Photo by Raechelle Lord

Photo by Raechelle Lord

In a question-and-answer period, Nelson, who brought the Killer Croc character to life some 70 times during Suicide Squad’s production, spoke of his humble origins in a small impoverished town outside Pittsburgh, Pennsylvania and his dreams of breaking into professional makeup work despite critical naysayers in his youth. Nelson also credited the many technicians at KNB EFX Group for developing the prosthetic appliances required for Killer Croc. In photos shown onscreen amidst clips from the film, Gregorini’s elaborate wigs were visible for Suicide Squad’s chief characters, including Margot Robbie’s Harley Quinn.

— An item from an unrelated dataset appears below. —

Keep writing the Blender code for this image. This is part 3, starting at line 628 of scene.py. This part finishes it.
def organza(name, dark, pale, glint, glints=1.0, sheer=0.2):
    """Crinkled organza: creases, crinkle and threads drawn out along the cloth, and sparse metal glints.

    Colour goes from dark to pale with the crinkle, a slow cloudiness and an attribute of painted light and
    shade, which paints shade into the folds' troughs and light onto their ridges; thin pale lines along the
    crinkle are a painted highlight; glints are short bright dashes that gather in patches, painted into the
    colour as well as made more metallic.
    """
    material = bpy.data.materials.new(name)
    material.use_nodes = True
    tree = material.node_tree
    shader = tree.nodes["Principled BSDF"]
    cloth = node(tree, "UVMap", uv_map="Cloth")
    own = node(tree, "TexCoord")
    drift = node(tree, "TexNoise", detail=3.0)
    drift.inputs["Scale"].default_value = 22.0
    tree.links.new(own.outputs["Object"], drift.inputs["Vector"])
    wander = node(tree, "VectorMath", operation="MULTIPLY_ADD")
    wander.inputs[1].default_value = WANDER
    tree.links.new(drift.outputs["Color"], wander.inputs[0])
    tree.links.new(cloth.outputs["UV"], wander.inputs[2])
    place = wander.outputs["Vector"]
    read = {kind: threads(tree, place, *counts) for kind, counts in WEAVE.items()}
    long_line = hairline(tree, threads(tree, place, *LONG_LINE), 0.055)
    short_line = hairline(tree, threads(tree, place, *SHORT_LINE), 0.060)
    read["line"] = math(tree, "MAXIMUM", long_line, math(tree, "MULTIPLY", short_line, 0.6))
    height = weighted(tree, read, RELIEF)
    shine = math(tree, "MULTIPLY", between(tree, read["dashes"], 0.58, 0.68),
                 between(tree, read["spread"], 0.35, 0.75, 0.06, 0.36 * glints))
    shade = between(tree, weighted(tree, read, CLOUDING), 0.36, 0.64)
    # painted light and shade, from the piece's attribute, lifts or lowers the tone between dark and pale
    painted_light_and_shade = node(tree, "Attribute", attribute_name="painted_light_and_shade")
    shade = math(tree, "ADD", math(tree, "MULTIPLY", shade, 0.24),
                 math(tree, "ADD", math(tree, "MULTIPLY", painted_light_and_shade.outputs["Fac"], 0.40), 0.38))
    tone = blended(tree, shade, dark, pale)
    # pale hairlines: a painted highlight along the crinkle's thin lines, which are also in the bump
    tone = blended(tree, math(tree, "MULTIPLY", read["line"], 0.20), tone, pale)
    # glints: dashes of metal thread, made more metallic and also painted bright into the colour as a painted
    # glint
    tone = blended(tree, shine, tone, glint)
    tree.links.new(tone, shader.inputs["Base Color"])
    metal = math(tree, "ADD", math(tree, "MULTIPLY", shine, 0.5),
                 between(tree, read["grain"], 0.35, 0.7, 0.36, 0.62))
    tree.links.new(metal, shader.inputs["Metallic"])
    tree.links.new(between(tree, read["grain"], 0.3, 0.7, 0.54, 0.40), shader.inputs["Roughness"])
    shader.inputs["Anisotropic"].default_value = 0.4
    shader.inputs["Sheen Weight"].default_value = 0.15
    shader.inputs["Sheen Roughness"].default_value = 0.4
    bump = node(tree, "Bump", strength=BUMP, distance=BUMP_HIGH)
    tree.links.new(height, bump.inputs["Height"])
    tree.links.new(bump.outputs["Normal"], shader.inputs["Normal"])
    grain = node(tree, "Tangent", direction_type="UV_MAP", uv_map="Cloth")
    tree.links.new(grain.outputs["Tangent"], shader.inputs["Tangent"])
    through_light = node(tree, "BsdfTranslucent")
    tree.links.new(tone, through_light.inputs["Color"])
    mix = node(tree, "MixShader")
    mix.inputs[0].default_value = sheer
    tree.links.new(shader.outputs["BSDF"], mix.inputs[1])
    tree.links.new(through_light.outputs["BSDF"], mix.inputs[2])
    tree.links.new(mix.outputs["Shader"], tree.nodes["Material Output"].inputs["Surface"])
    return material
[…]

For Star Trek Beyond, Harlow and Alonzo spoke of the intricacies in creating otherworldly characters numerous times for their screen appearances. Alonzo, focusing on the Jaylah character, had to execute due precision in his application given the stark contrast of her white facial visage with added detailed black markings. Harlow noted that makeup artists attempt to create the exact same makeup on multiple occasions, but oftentimes, some artistic license is taken when a character must appear 20 or 30 times, requiring fully separate applications days.

Photo by Scott Essman

Photo by Scott Essman

Lastly, Love and von Bahr conveyed the relentless monotony in creating silicone aging appliances on a regular basis for The Man Called Ove. In von Bahr’s case, individual hairs were required to be “punched” into the silicone appliance that served as an extended baldcap for their leading character, played by Rolf Lassgård, who was in attendance at the symposium. Each day of filming, a separate appliance was necessitated, meaning that von Bahr punched separate hairs into the full appliance five days per week for the duration of principal photography. Moreover, Lassgård, who turned 60 during filming, had a full head of hair, meaning that Larson and von Bahr’s work had to hide all of the actor’s own hair—in addition to aging him to various age stages in the story. The two were constantly on set to color their appliances to match the degree of activity that Lassgård undertook, including adding red makeup colors for moments when he had been vigorously active.

Photo by Scott Essman

Photo by Scott Essman

With the revelations coming forth about the attention to detail and sheer volume of work required by the makeup and hair teams on these films, loud gasps were heard throughout the Samuel Goldwyn Theater during the two-hour Oscar symposium. Clearly, the relative invisibility of makeup artistry and hairstyling excellence to the general public might render many of these artists more obscure than their behind-the-scenes counterparts on a film. However, events such as this one shed new light on the degree to which these craftspeople are essential to the believability and raw power of a cinematic experience.